The DEGC is funded by Chrysler, Comerica Bank, Compuware, Detroit International Bridge Corporation—the company used by billionaire Matty Moroun to control America’s only privately owned border crossing, the Ambassador Bridge—DTE, General Motors, Hudson-Webber itself, JP Morgan Chase, and the Kresge Foundation.
The “incentives” include the designation of 1,200 acres across Detroit as so-called “Renaissance Zones.” Businesses located in these areas receive a 100 percent abatement on income and property taxes for up to 15 years, thereby giving nothing back to the city. The DEGC also provides millions in public funding to “Brownfield Redevelopment” projects for the renovation of blighted or contaminated properties.
The DEGC contains the Detroit Development Authority (DDA), which approved the Ilitch hockey arena project, and which exists essentially to funnel public money into private development projects. The DDA’s board of directors is headed by Detroit’s Democratic Party mayor, David Bing, a former board member at the energy giant DTE.
In addition to his pizza and sports empire, Ilitch, whose net worth is $2.5 billion, also owns the Motor City Casino, the Fox Theatre and several other companies, which employ tens of thousands of low-wage service workers throughout the city.
Gilbert (net worth $3.5 billion) owns or controls over 30 buildings in greater downtown, including the Greektown Casino and Hotel. Many of his properties were acquired through sweetheart deals with the DEGC, which include public funds for start-up and huge tax abatements. Gilbert is also CEO of Quicken Loans and Rock Ventures. According to the 7.2 SQ MI report, of the more than 10,000 jobs brought to greater downtown Detroit since 2010, Quicken and Rock account for the lion’s share at 6,430, followed by Blue Cross Blue Shield (BCBS) insurance at 3,000.
The word “gentrification” in this case needs to be qualified because the college graduates being lured by Quicken and other companies to work and live downtown hardly qualify as the “gentry.” Most are in precarious situations, burdened with high levels of student debt, and unable to find steady work at decent wages.
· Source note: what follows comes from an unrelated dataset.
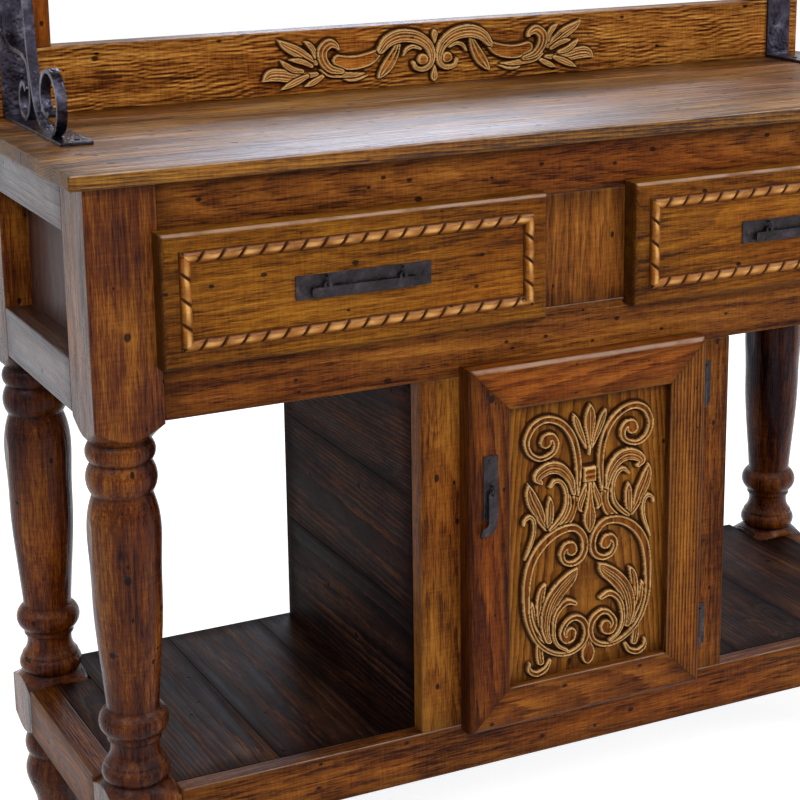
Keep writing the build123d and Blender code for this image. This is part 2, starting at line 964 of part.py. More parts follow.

Knowing these young people must take what they can get, Quicken requires its employees to work a minimum of 55 hours per week, with many employees regularly working 60 or more hours per week for weeks on end with entry level-positions making as little as $13 per hour. At the same time, many are inveigled into taking home loans serviced by Quicken.
Detroit is returning to the days of the early 20th century when it and other nearby industrial cities like Pontiac and Flint were “company towns,” whose economies and political establishment was controlled with an iron fist by General Motors, Ford and Chrysler—and resistance by workers was met with violent repression. Today, the emergency manager and the Democratic Party political establishment are handing over the city to one or two billionaires, who will exploit a labor force that pays them inflated rents, shops at their stores and spends leisure time at their stadiums, casinos, clubs and restaurants.
At a public appearance on June 10, the city’s financial dictator Kevyn Orr praised both Gilbert and Ilitch, comparing them to the oil and steel tycoons Carnegie and Rockefeller. “All great cities have patrons who come to their assistance in times of need.”